Tom Hardy (r) |
The Bikeriders is interesting almost for what it seems desperate to avoid. Which is it doesn't want to be seen as an 'exploitation' picture where people remember the sex, the blood and the gore and overlook the crap acting, the cheap effects, the risible story line and find merit in other bits and pieces.
So..tarting at or near the start, everyone who reviews the film goes back to Brando in The Wild One as a point of reference and the famous ' Waddya got" response to what it is he's rebelling against.
But the tone for the genre was set almost simultaneously by a movie and a book. Roger Corman's The Wild Angels was a common or garden story lifted to prominence by the sheer brilliance of its film-making (by both Corman and by Peter Bogdanovich who did the second unit work), with all the motorcycle riding scenes done without back projection or any other fakery and providing audiences with an exhilarating sense of speed and danger. Corman embedded himself into the Hell's Angels club and filled them up with beer and marijuana.
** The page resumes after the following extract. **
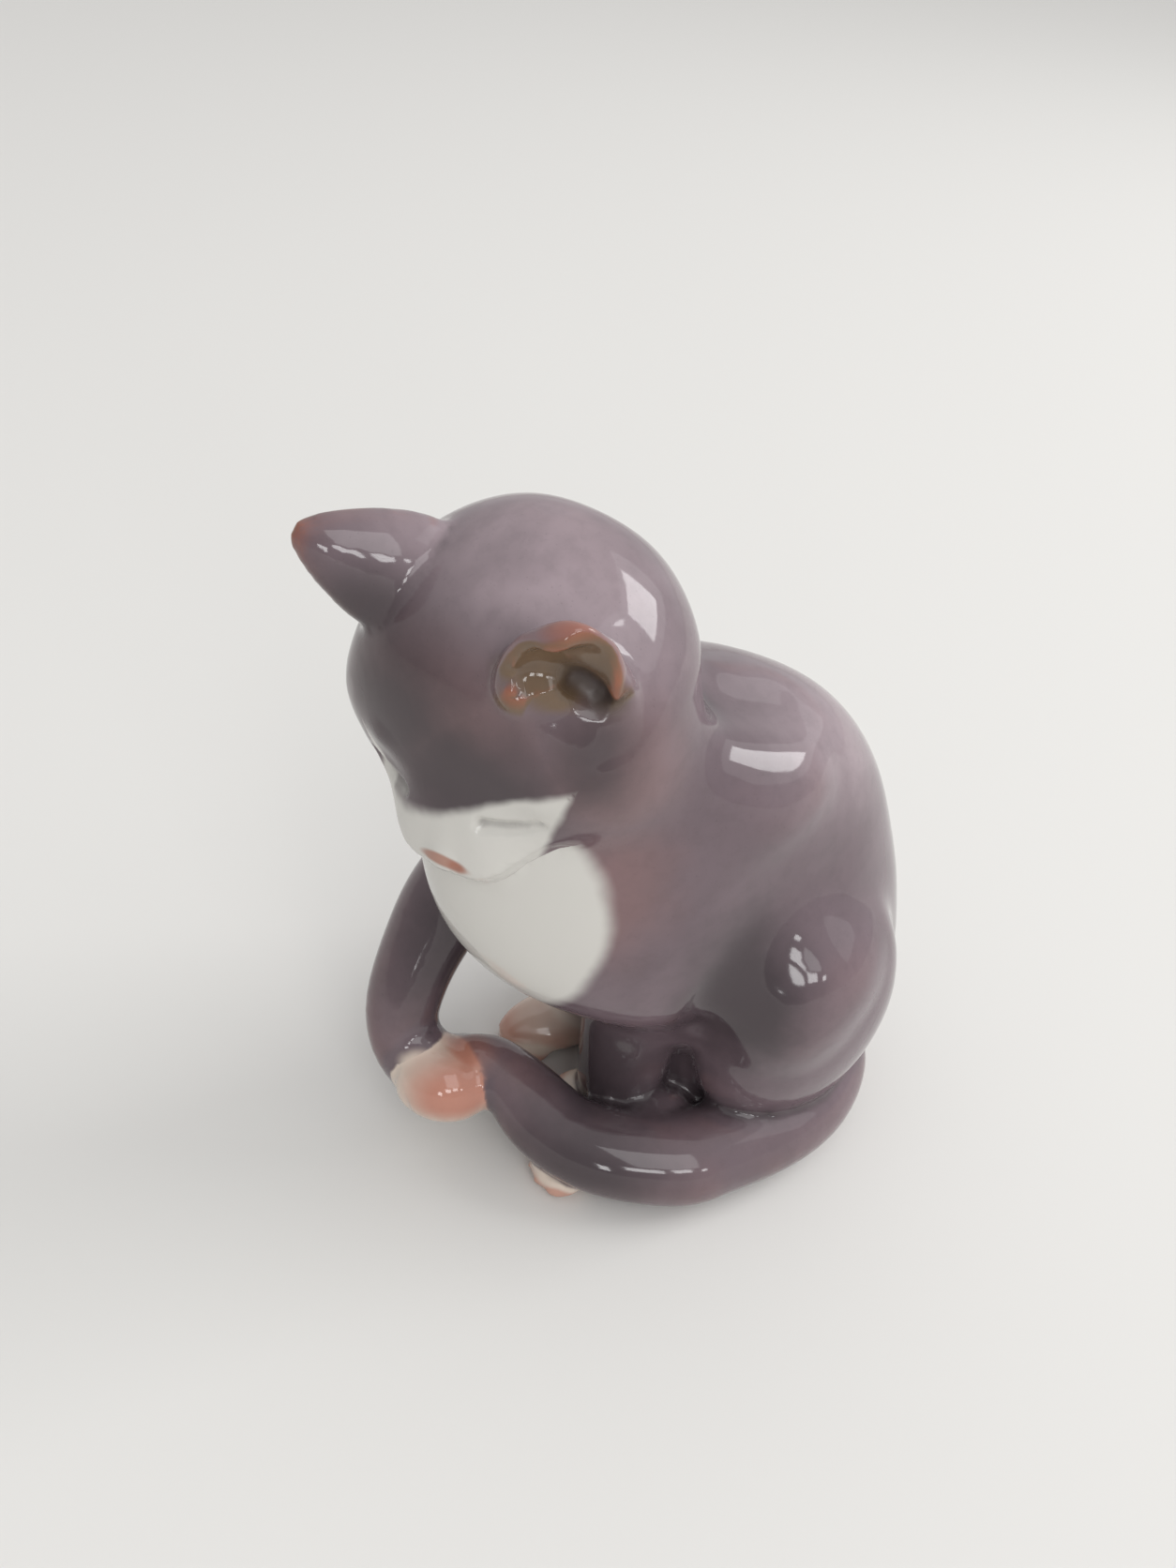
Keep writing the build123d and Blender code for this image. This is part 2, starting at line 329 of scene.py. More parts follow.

Jodie Comer, Austin Butler |
The film's sense of excitement was such that the Venice Film Festival chose it as their opener in 1966. AIP exploitation cinema came a long way that day.
Then in 1967 Hunter S Thompson wrote "Hell's Angels: The Strange and Terrible Saga of the Outlaw Motorcycle Gangs". It was product of Thompson's year long close up look at the gang and pulled no punches in its description of drug use and dealing, common violence, pack rape and other unedifying activities. It sold millions. The floodgates were open and have never closed. And Australia has made its contribution most notably through the Mad Max movies but also one of the most famous one offs in our cinema Sandy Harbutt's Stone. I'm sure Thompson's book provided the basic research for many of the dozens of movies that have followed.
Almost every one of them is likely to feature some attempt at least at outrageous violence. Stone for instance was made memorable by the scene of the piano wire strung across a road which neatly decapitates an enemy.
Toby Wallace |
Now Jeff Nicholls didn't want to be lumped into this morass. He wanted to make a movie that, once again, Cannes or Venice or Berlin might take seriously. Hence he chooses to make the film as some pseudo documentary with characters talking direct to camera, supposedly a photographer seeking info to back up a picture book of the gang. There are some violent moments, most notably where the shard of glass gets embedded in a fist but for the rest, like the pack rape which occurs off-screen, not so much and in the end (spoiler alert) the gang leader gets shot dead.
If this film is going to win any awards it might be for the new category of "Casting". Two Brits, Tom Hardy and Jodie Comer, play the leads and the young Australian actor Toby Wallace, last seen as the hyperactive young juvenile delinquent in Babyteeth does a top turn as a would-be gang member who, first spurned in a clever scene which tests his loyalties, comes back to take revenge. It's a great entree to a Hollywood career.